TEMPO.CO, Jakarta - Relaksasi ekspor mineral mentah dan konsentrat kadar rendah dinilai melanggar ketentuan Undang-Undang Mineral dan Batu Bara Nomor 4 Tahun 2009. Karena itu, Direktur Eksekutif Indonesian Resources Studies (IRESS) Marwan Batubara menilai beleid tersebut pantas dibatalkan.
Menurut Marwan, dampak relaksasi ekspor tersebut tengah dirasakan kalangan industri yang awalnya telah mengimplementasikan kebijakan hilirisasi mineral dengan membangun smelter. Beberapa smelter bahkan terancam gulung tikar dan rencana investasi ke depan menjadi tidak menentu karena perubahan yang signifikan dan menguntungkan pihak tertentu.
"Penerbitan peraturan tersebut melanggar Undang-Undang Minerba Nomor 4 Tahun 2009. IRESS sangat prihatin dan kecewa dengan sikap pemerintah ini. Karena itu, IRESS pun ikut bergabung mengajukan gugatan uji materi bersama Koalisi Masyarakat Sipil (KMS) atas peraturan tersebut ke Mahkamah Agung pada akhir Maret 2017," tuturnya dalam acara yang digelar di Hotel Atlet Century Park, Senayan, Jakarta Selatan, Kamis, 20 Juli 2017.

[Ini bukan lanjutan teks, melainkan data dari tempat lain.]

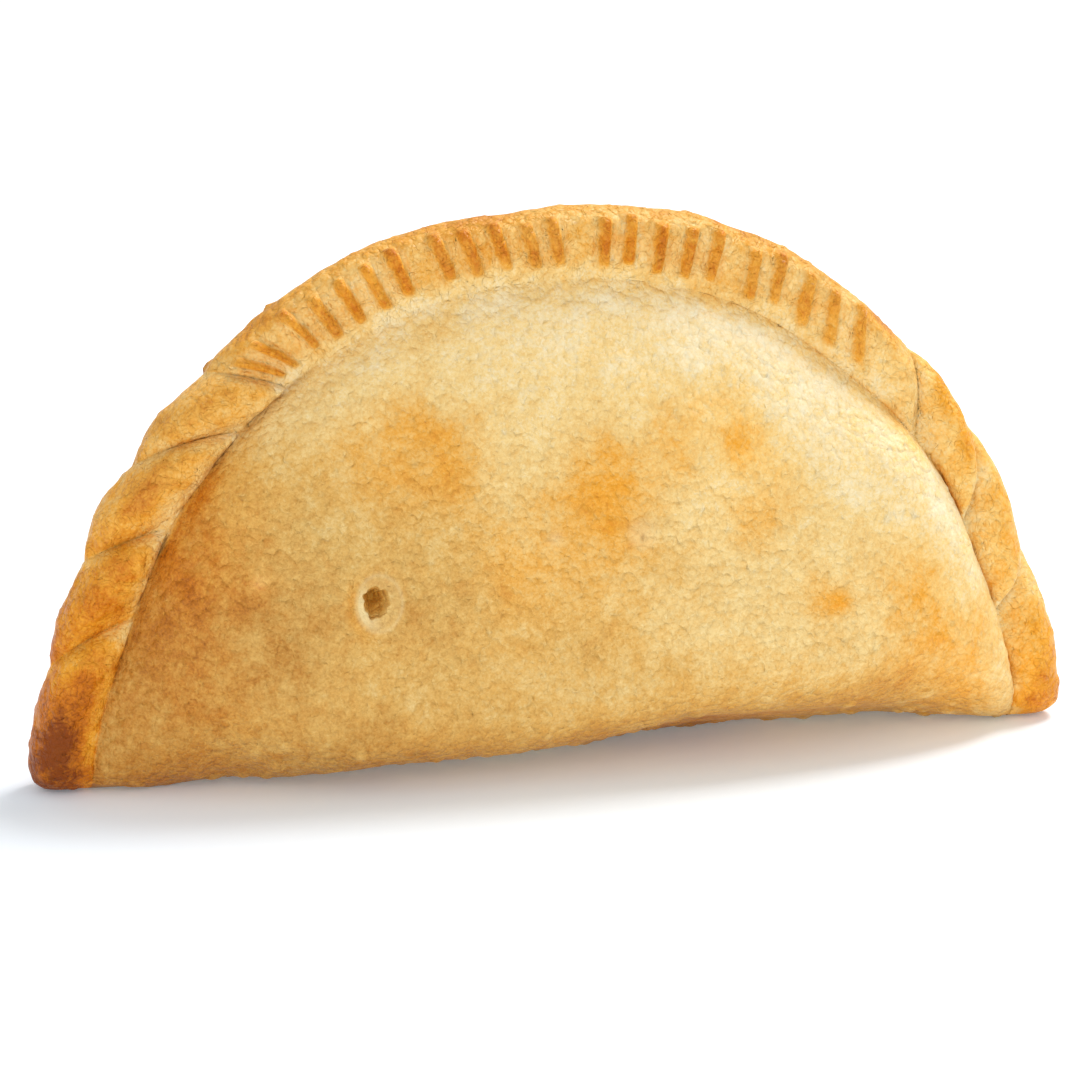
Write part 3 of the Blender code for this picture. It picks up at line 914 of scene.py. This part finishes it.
def lookAt(item, place, target):
    item.location = Vector(place) * mm
    item.rotation_euler = (Vector(target) - Vector(place)).to_track_quat("-Z", "Y").to_euler()


def areaLight(name, power, size, place):
    light = bpy.data.lights.new(name, "AREA")
    light.energy = power
    light.size = size * mm
    item = bpy.data.objects.new(name, light)
    bpy.context.collection.objects.link(item)
    lookAt(item, place, (0.0, 0.0, 30.0))
    return item


def buildStudio():
    half = studio["floorSize"] * mm / 2.0
    floorData = bpy.data.meshes.new("floor")
    floorData.from_pydata([(-half, -half, 0), (half, -half, 0), (half, half, 0), (-half, half, 0)],
                          [], [(0, 1, 2, 3)])
    floor = bpy.data.objects.new("floor", floorData)
    bpy.context.collection.objects.link(floor)
    paper = bpy.data.materials.new("palePaper")
    paper.use_nodes = True
    paperShader = paper.node_tree.nodes["Principled BSDF"]
    paperShader.inputs["Base Color"].default_value = (*studio["floorColour"], 1.0)
    paperShader.inputs["Roughness"].default_value = 0.9
    paperShader.inputs["Specular IOR Level"].default_value = 0.1
    paperShader.inputs["Emission Color"].default_value = (*studio["glowColour"], 1.0)
    paperShader.inputs["Emission Strength"].default_value = studio["glow"]
    floorData.materials.append(paper)
    world = bpy.data.worlds.new("softRoom")
    world.use_nodes = True
    world.node_tree.nodes["Background"].inputs["Color"].default_value = (1.0, 1.0, 1.0, 1.0)
    world.node_tree.nodes["Background"].inputs["Strength"].default_value = studio["world"]
    bpy.context.scene.world = world
    areaLight("key", studio["keyPower"], studio["keySize"], studio["keyFrom"])
    areaLight("fill", studio["fillPower"], studio["fillSize"], studio["fillFrom"])
    camera = bpy.data.cameras.new("camera")
    camera.lens = studio["lens"]
    camera.sensor_width = studio["sensor"]
    camera.clip_start = 0.01
    item = bpy.data.objects.new("camera", camera)
    bpy.context.collection.objects.link(item)
    turn = np.radians(studio["turn"])
    rise = np.radians(studio["rise"])
    back = Vector((-np.sin(turn) * np.cos(rise), -np.cos(turn) * np.cos(rise), np.sin(rise)))
    target = Vector(studio["target"])
    lookAt(item, target + back * studio["distance"], target)
    bpy.context.scene.camera = item
    bpy.context.scene.view_settings.view_transform = "Standard"


buildStudio()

Simak: Batas Waktu Penataan Izin Usaha Pertambangan Diperpanjang
Pemerintah menerbitkan Peraturan Pemerintah Nomor 1 Tahun 2017 serta Peraturan Menteri ESDM Nomor 5 dan Nomor 6 Tahun 2017. Ketiga aturan ini pada dasarnya mengizinkan kembali ekspor konsentrat, mineral mentah kadar rendah untuk bauksit dan nikel. Marwan menuturkan kebijakan hilirisasi merupakan amanat Pasal 33 UUD 1945 demi meningkatkan kesejahteraan masyarakat. Namun, jika merujuk pada konstitusi, pelanggaran terhadap ketentuan Undang-Undang dapat dianggap sebagai pembangkangan terhadap amanat konstitusi.
"Hal yang paling mendasar adalah kerugian dan hilangnya kesempatan memperoleh nilai tambah berlipat-lipat dari kegiatan smelting dalam negeri dan hilangnya kesempatan lapangan kerja bagi jutaan rakyat yang saat ini banyak menganggur," kata Marwan.
Ia menambahkan, relaksasi ketentuan hilirisasi dalam Undang-Undang Minerba juga mengurangi kesempatan negara untuk meningkatkan berbagai aspek terkait dengan ekonomi dan keuangan antara lain berupa PDB, PDRB, penerimaan pajak, investasi luar negeri, perputaran kegiatan ekonomi, dan pendapatan masyarakat. Kebijakan relaksasi juga menghambat penyediaan bahan baku industri di dalam negeri yang berakibat terkurasnya devisa untuk melakukan ekspor.
Selain itu, kata dia, dengan terbitnya PP Nomor 1 Tahun 2017, waktu relaksasi yang diberikan guna menunggu terbangunnya smelter lebih lama, yakni 5 Tahun. Kebijakan relaksasi ekspor konsentrat pun telah memberikan sinyal buruk bagi investasi pembangunan smelter dan iklim investasi secara keseluruhan.
"Pemerintah yang demikian proaktif menarik minat investor berinvestasi dengan mengefisienkan sistem perizinan melalui BKPM, tapi pada saat yang sama menerbitkan PP Nomor 1 Tahun 2017, pemerintah pula yang mendemonstrasikan ketidakpastian hukum. Tak heran jika minat investasi smelter akhir-akhir ini menjadi berkurang," ucapnya.
IRESS berharap KMS dapat memenangkan gugatan di MA sehingga relaksasi ekspor mineral dapat dihentikan. Namun IRESS menganggap penting untuk mengingatkan pemerintah agar bersikap sesuai dengan konstitusi dan mengutamakan kepentingan negara karena amanat konstitusi dan rakyat tidak boleh dikorbankan atas alasan apa pun. "Jangan ada negosiasi dan kompromi dalam ruang-ruang gelap minus transparansi, apalagi ketundukan kepada asing dan para pemburu rente," katanya.